A white woman nods. In her senior year of high school, she acted in a play alongside the school's only black student. She heard sobbing one day and realized someone had painted "N*****" on stage in red letters.

"That was the first time I realized there's an issue here," she says. "When you grow up within your own culture, it really breeds ignorance. You don't even know where to begin."

- - -

During a recent session in Arlington, the conversation veers from Kanye West to gun legislation and the #MeToo movement.

And then Starbucks comes up. Could what happened in that Philadelphia shop, where a manager called the police on two black men who were waiting at a table, have happened here? Shallal asks.
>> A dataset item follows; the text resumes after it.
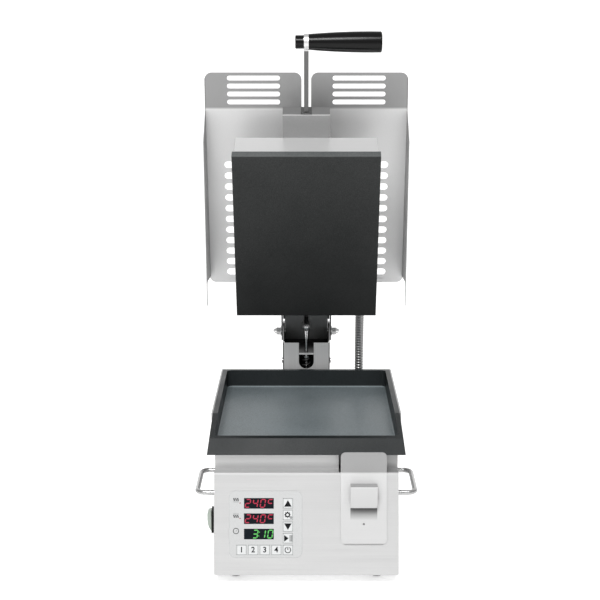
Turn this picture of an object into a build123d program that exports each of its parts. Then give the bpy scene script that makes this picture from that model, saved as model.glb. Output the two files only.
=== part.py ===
from build123d import *
import os
from math import atan2, cos, degrees, radians, sin

os.makedirs("parts", exist_ok=True)

# Casing
body_width = 300
body_depth = 600
sheet = 1.5
foot_height = 15
foot_radius = 14
foot_inset = 34
foot_set_back = 42
foot_chamfer = 1.5
foot_taper = 8
panel_rise = 161
panel_set_back = 40
panel_corner = 4
ledge_depth = 24
riser_height = 24
vent_length = 60
vent_width = 5
vent_pitch = 12
vent_columns_apart = 90
vent_rows = 6
gland_reach = 25
gland_hex_length = 8.333
gland_taper = 8
gland_radius = 10
gland_bore = 4.5
gland_inset = 34

# Keypad, in the plane of the sloping panel
overlay_width = 119
overlay_height = 108
overlay_corner = 10
overlay_x = -66
overlay_rise = 82.5
overlay_thickness = 0.4
window_width = 48.4
window_height = 17.2
window_x = -77
window_pitch = 24.8
window_low = 66.8
window_thickness = 2.6
key_size = 15.6
key_pitch = 18.8
key_x = -29.9
key_low = 41.2
key_proud = 0.6
key_depth = 2.4
key_gap = 0.2
key_corner = 1.5
board_gap = 1.2
board_thickness = 1.6
board_margin = 6

# Main switch on the left side
switch_set_back = 62
switch_height = 87
switch_length = 22
switch_tall = 34
switch_frame = 3
bezel_depth = 3
rocker_reach = 9
rocker_tilt = 7
rocker_gap = 0.8
switch_body_depth = 26
rocker_pin = 1.5
rocker_pin_seat = 0.8
rocker_pin_end_gap = 0.2

# Carrying loops
loop_rod = 8
loop_reach = 30
loop_length = 112
loop_set_back = 60
loop_height = 135
loop_corner = 13

# Drip tray
tray_x = 93.4
tray_width = 67
tray_bottom = 66
tray_top = 160
tray_rear = 250
tray_wall = 1.2
tray_plate_width = 75
tray_plate_low = 49
tray_plate_top = 211
tray_plate_corner = 8
tray_gap = 0.3
tray_side_gap = 1
tray_notch_left = 2.6
tray_notch_right = 1.3
ledge_lip = 3
tab_width = 43.6
tab_rise = 148.7
tab_reach = 18
tab_drop = 35
tab_corner = 6

# Lower cooking pan
pan_front = 58
pan_rear = 463
pan_half = 160
pan_flare = 3
pan_skirt = 23
pan_lean = 18
pan_wall = 8.5
pan_front_wall = 10
pan_floor = 6
pan_rim = 38
pan_step = 170
pan_corner = 9
pan_floor_round = 3
strip_thickness = 2.4
strip_height = 14.5
block_half = 128
block_front = 92
block_rear = 440
block_depth = 12
block_gap = 2
spout_radius = 12
spout_bore = 9
spout_length = 23
spout_set_back = 106

# Heating elements
element_rod = 8
element_sides = 8
element_leg_pitch = 46
element_legs = 4
element_clearance = 0.3
reflector_depth = 26

# Hinge post
hinge_set_back = 534.5
hinge_rise = 97.3
pin_radius = 5
pin_fit = 0.05
post_half = 45.5
post_front = 492
post_rear = 575
post_sheet = 3
post_web_rise = 83
post_slot = 29
post_slot_low = 31
ear_rise = 115
ear_top_half = 14.4
ear_top_round = 10
ear_back_drop = 10
flange_reach = 16
guide_rise = 59.5
nut_radius = 8
nut_length = 8
dome_radius = 6.5
dome_taper = 30
washer_radius = 10
washer_thickness = 1.5
button_head_radius = 5.5
button_head_height = 2.6
button_head_rise = 40

# Lid
open_angle = 68
plate_gap = 2
plate_length = 335
plate_width = 260
plate_thickness = 19
plate_rear_gap = 17
casing_inset = 3
casing_height = 58
casing_sheet = 1.2
casing_corner = 3
insulation_thickness = 25

# Arm
arm_height = 30
arm_half_front = 42
arm_half_rear = 48.5
arm_wall = 2.5
arm_overhang = 42
arm_tail = 14
arm_parallel = 66
arm_taper = 150
tongue_half = 41
tongue_tail = 11
ear_slot_front = 52
cover_sheet = 1.5
cover_rear = 70

# Lifting rod and its spring
lug_y = -23.6
lug_z = -19.1
lug_pin = 3
lug_inner = 4.2
lug_thickness = 3
lug_reach = 6.5
eye_half_length = 12
eye_half_height = 8
eye_slot_length = 16
eye_slot_height = 8.6
eye_thickness = 7
eye_room_length = 43.2
eye_room_shift = 1
rod_radius = 3.5
rod_reach = 154
collar_drop = 58
collar_radius = 8.5
collar_height = 3
spring_outer = 8.4
spring_inner = 5.6
cup_inner = 9.6
cup_wall = 1.5
cup_depth = 82
cup_lip = 1.2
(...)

"Of course," a white woman says. "You can tell your workers, 'We're not racist here,' but do you really believe that's going to change their world view? Sensitivity training is not going to stop anyone from having prejudices."

The group nods.

"How are you supposed to know, 'This person is racist so I shouldn't hire him?' " says an Asian American woman in her 20s. "Every job tells you the same thing: Don't be racist. Don't harass people. Unless your culture is different, I don't think anything will change."

Shallal agrees. That is why, he says, he's spent the past decade trying to create a melting pot of employees who believe in equality. And his restaurants take on a feeling of a community center - with poetry slams, book readings and film screenings.

A sculpture outside of a Busboys and Poets location in Washington on May 16, 2018. MUST CREDIT: Washington Post photo by Salwan Georges.

"We'll ask right away during a job interview, 'Do you feel strongly about any social or political issues?' " says Marija Stojkovic, head of human resources. "Instead of avoiding those issues, we look for ways to talk about them."

She also likes to ask potential employees hypothetical questions. What would they do, for example, if a customer walked in and asked them to take down a poster promoting a pride parade?

"Of course we want every customer to feel welcome, but we also need employees to be able to say, 'I'm sorry, but this is why we believe in supporting these issues,' " she says. "We believe we can teach people anything - they can learn the menu, the ingredients - but a culture of diversity and inclusion is the most important thing."

After hundreds of these sessions, there are certain things Shallal has come to expect.

"Almost every time, someone will say, 'I feel like I'm colorblind so I'm a good person,' " he says.

"Being colorblind is the absolute worst thing because we're not a colorblind society," Shallal says. "What we need is for people to realize, 'I'm not colorblind. I have prejudices and I need to check myself in every encounter.' That's the only way we move forward."